#### Information shown:
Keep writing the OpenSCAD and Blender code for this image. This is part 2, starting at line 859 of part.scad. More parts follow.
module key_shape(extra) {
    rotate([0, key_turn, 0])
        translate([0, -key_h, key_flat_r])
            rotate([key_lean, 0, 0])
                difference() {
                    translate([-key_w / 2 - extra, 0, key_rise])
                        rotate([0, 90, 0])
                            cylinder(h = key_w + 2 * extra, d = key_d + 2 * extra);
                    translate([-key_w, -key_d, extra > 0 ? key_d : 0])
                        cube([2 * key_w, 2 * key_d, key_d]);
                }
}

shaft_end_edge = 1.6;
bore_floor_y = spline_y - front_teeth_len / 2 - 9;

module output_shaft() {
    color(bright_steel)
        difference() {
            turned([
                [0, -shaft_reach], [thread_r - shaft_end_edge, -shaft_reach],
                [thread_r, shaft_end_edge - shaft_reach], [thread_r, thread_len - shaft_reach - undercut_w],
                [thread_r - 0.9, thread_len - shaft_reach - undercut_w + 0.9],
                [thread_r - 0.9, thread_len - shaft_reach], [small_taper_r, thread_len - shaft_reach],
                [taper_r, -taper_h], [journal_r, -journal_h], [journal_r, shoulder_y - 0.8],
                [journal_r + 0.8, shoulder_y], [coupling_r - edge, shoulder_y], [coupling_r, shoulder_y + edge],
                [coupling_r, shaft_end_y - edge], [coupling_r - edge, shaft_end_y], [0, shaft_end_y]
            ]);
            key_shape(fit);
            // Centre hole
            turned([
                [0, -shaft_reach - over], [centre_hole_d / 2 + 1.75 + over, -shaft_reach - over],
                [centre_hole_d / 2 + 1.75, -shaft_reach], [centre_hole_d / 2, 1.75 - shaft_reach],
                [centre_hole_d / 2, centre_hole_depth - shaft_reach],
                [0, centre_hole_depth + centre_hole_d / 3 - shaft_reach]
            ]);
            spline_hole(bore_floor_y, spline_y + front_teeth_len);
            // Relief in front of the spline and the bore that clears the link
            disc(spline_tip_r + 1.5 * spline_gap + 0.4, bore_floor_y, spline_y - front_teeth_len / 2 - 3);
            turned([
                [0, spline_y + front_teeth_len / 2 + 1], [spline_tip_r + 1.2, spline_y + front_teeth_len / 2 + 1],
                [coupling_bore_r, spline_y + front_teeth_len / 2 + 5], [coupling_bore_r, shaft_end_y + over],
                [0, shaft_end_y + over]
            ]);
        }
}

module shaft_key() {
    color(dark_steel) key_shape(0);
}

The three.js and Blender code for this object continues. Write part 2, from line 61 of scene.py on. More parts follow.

#### Set task:
Give back the whole listing exactly as it reads.

#### Expected answer:
Keep writing the OpenSCAD and Blender code for this image. This is part 2, starting at line 859 of part.scad. More parts follow.
module key_shape(extra) {
    rotate([0, key_turn, 0])
        translate([0, -key_h, key_flat_r])
            rotate([key_lean, 0, 0])
                difference() {
                    translate([-key_w / 2 - extra, 0, key_rise])
                        rotate([0, 90, 0])
                            cylinder(h = key_w + 2 * extra, d = key_d + 2 * extra);
                    translate([-key_w, -key_d, extra > 0 ? key_d : 0])
                        cube([2 * key_w, 2 * key_d, key_d]);
                }
}

shaft_end_edge = 1.6;
bore_floor_y = spline_y - front_teeth_len / 2 - 9;

module output_shaft() {
    color(bright_steel)
        difference() {
            turned([
                [0, -shaft_reach], [thread_r - shaft_end_edge, -shaft_reach],
                [thread_r, shaft_end_edge - shaft_reach], [thread_r, thread_len - shaft_reach - undercut_w],
                [thread_r - 0.9, thread_len - shaft_reach - undercut_w + 0.9],
                [thread_r - 0.9, thread_len - shaft_reach], [small_taper_r, thread_len - shaft_reach],
                [taper_r, -taper_h], [journal_r, -journal_h], [journal_r, shoulder_y - 0.8],
                [journal_r + 0.8, shoulder_y], [coupling_r - edge, shoulder_y], [coupling_r, shoulder_y + edge],
                [coupling_r, shaft_end_y - edge], [coupling_r - edge, shaft_end_y], [0, shaft_end_y]
            ]);
            key_shape(fit);
            // Centre hole
            turned([
                [0, -shaft_reach - over], [centre_hole_d / 2 + 1.75 + over, -shaft_reach - over],
                [centre_hole_d / 2 + 1.75, -shaft_reach], [centre_hole_d / 2, 1.75 - shaft_reach],
                [centre_hole_d / 2, centre_hole_depth - shaft_reach],
                [0, centre_hole_depth + centre_hole_d / 3 - shaft_reach]
            ]);
            spline_hole(bore_floor_y, spline_y + front_teeth_len);
            // Relief in front of the spline and the bore that clears the link
            disc(spline_tip_r + 1.5 * spline_gap + 0.4, bore_floor_y, spline_y - front_teeth_len / 2 - 3);
            turned([
                [0, spline_y + front_teeth_len / 2 + 1], [spline_tip_r + 1.2, spline_y + front_teeth_len / 2 + 1],
                [coupling_bore_r, spline_y + front_teeth_len / 2 + 5], [coupling_bore_r, shaft_end_y + over],
                [0, shaft_end_y + over]
            ]);
        }
}

module shaft_key() {
    color(dark_steel) key_shape(0);
}

The three.js and Blender code for this object continues. Write part 2, from line 61 of scene.py on. More parts follow.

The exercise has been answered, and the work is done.